Nawet agencji zatrudnienia trudno jest zaktywizować bezrobotnych. Często nie są oni zainteresowani pracą. W ciągu trzech miesięcy jednej z nich udało się znaleźć pracę dla zaledwie 3 proc. osób.
Ministerstwo Pracy i Polityki Społecznej (MPiPS) chce, aby także agencje zatrudnienia szukały pracy dla bezrobotnych zarejestrowanych w urzędach pracy. Na pilotażowy projekt przeznaczyło 2 mln zł. Przetarg w październiku wygrała firma Randstad, której urząd pracy w Gdańsku przekazał losowo wybraną grupę 300 bezrobotnych. Na razie udało się doprowadzić do zatrudnienia niespełna 10 osób.
Agencja ma największe trudności ze zmotywowaniem bezrobotnych do pracy. To szczególnie trudne w przypadku osób długotrwale bezrobotnych, w tym po 45. roku życia. Agencja ma też problem z matkami wracającymi do pracy.
Często są to osoby zrezygnowane, niewierzące w siebie, a nawet niemające chęci do pracy.
Bezrobotni otrzymują oferty pracy, ale jej nie podejmują. Dlatego agencja najpierw stara się tę grupę zmotywować.
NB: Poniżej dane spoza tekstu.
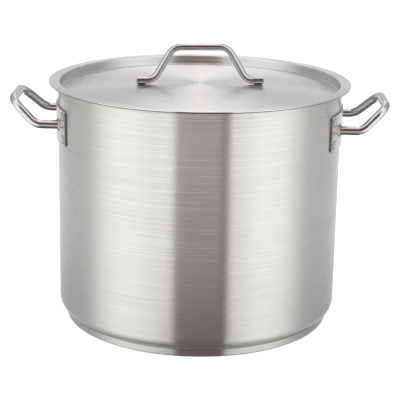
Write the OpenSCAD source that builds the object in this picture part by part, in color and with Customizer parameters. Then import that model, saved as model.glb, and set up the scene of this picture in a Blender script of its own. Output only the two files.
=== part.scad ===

– Ze wszystkimi odbyły się spotkania konsultacyjne, część z nich przeszła szkolenia i wzięła udział w warsztatach – mówi Justyna Świerczyńska, koordynator projektu w firmie Randstad.
Agencja otrzyma wynagrodzenie za każdy dzień pracy bezrobotnego. Stawka wynosi od 11 do 23 zł. Maksymalnie otrzyma 6,5 tys. zł za bezrobotnego. Projekt skończy się w maju 2012 roku. Jeśli więc agencji nie uda się doprowadzić do zatrudnienia bezrobotnych, poniesie straty.
Jeśli projekt zakończy się sukcesem, resort pracy będzie miał podstawy, aby wszystkie urzędy mogły przekazywać bezrobotnych agencjom. Podobne rozwiązanie sprawdza się na przykład w Wielkiej Brytanii.